Est: $8,000 - $12,000
In the Old City of Lublin, the Brama Grodzka (Grodno Gate) was commonly known as the Jewish Gate, situated as it was in the Jewish neighborhood of Podzamcze, at the foot of the city’s medieval castle which separated the city’s Jewish and Christian sections.
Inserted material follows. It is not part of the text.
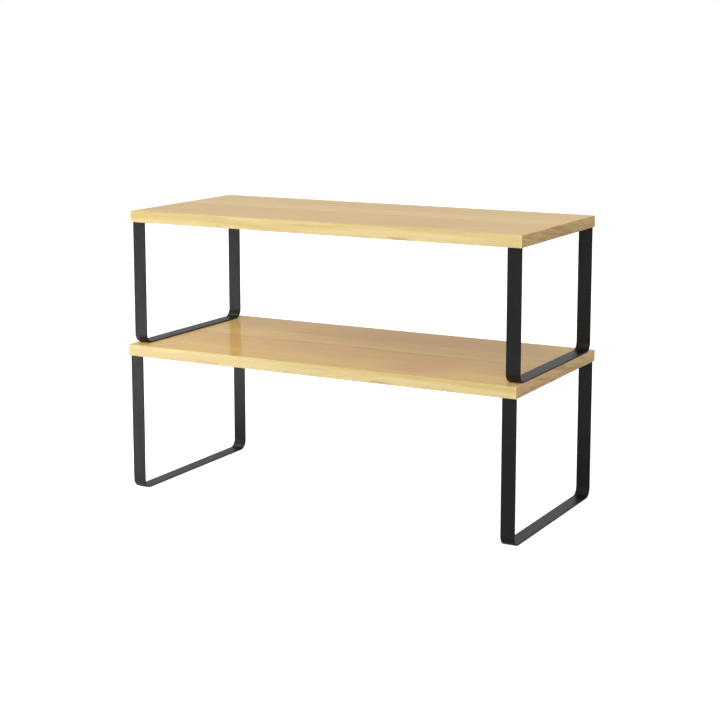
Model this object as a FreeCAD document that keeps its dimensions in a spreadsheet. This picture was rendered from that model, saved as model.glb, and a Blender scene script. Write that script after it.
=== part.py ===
import FreeCAD, Part

import os

import Sketcher

# A small desk hutch made of two shelf risers, the upper one standing on the lower one.
# Each riser is a wood-grain board on two legs of flat steel strip, each bent into a U.
#
# Frame: millimetres, +X along the boards to the right, +Y to the rear, +Z up.
# The origin is on the desk, under the middle of the stack.

SIZES = (
    # Boards
    ("board_length", 450.0),
    ("board_thickness", 12.0),
    ("lower_depth", 210.0),
    ("upper_depth", 194.0),
    ("band_thickness", 1.0),
    ("band_ease", 0.4),
    # Height of each riser, from the underside of its legs to the top of its board
    ("lower_height", 159.0),
    ("upper_height", 143.0),
    # Leg strip, and how far it stands in from the board's ends and from its long edges
    ("strip_width", 15.0),
    ("strip_thickness", 1.5),
    ("strip_ease", 0.25),
    ("leg_end_inset", 1.0),
    ("leg_face_inset", 3.5),
    ("foot_bend_radius", 10.0),
    # Screw tab at the top of each upright, let into the board's underside
    ("tab_bend_radius", 2.5),
    ("tab_length", 28.0),
    ("tab_width", 10.0),
    ("relief_width", 0.3),
    ("relief_depth", 1.5),
    ("recess_gap", 0.2),
    # Countersunk screws through the tabs
    ("screw_first", 10.0),
    ("screw_spacing", 11.0),
    ("screw_length", 10.0),
    ("screw_head_diameter", 6.6),
    ("screw_shank_diameter", 3.5),
    ("screw_hole_diameter", 3.8),
    ("screw_tip_length", 3.0),
    ("screw_tip_diameter", 0.6),
    ("drive_slot_length", 3.4),
    ("drive_slot_width", 0.8),
    ("drive_slot_depth", 1.2),
    ("head_gap", 0.05),
    ("pilot_gap", 0.02),
)

UNITS = ("lower", "upper")
SIDES = (("left", -1), ("right", 1))
ENDS = (("front", -1), ("rear", 1))
COUNTERSINK_ANGLE = 90.0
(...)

The first record of Jews in Poland’s Lublin dates to the year 1316. Over time the city became celebrated as a center of Torah scholarship and piety, in which resided such luminaries as Rabbis Jacob Kopelman (d. 1541), Shalom Shachna (1495-1558), Shlomo Luria “the Maharshal” (1510-73), Mordechai Jaffe (1530–1612), Meir ben Gedalya “the Maharam” (1558-1616), Shmuel Eliezer Edels “the Maharsha (1555–1631) and Yoel Sirkes “the Bach” (1561–1640). Later, with the rise of the Chassidic movement in Poland, leaders of stature such as the Chozeh of Lublin (1745-1815) brought fame to the city. The layout of many older Polish towns included the “rynek” or market square, as seen in the present painting, a version of which was also utilized as the cover image for historian’s Majer Balaban’s seminal Die Judenstadt von Lublin (1919).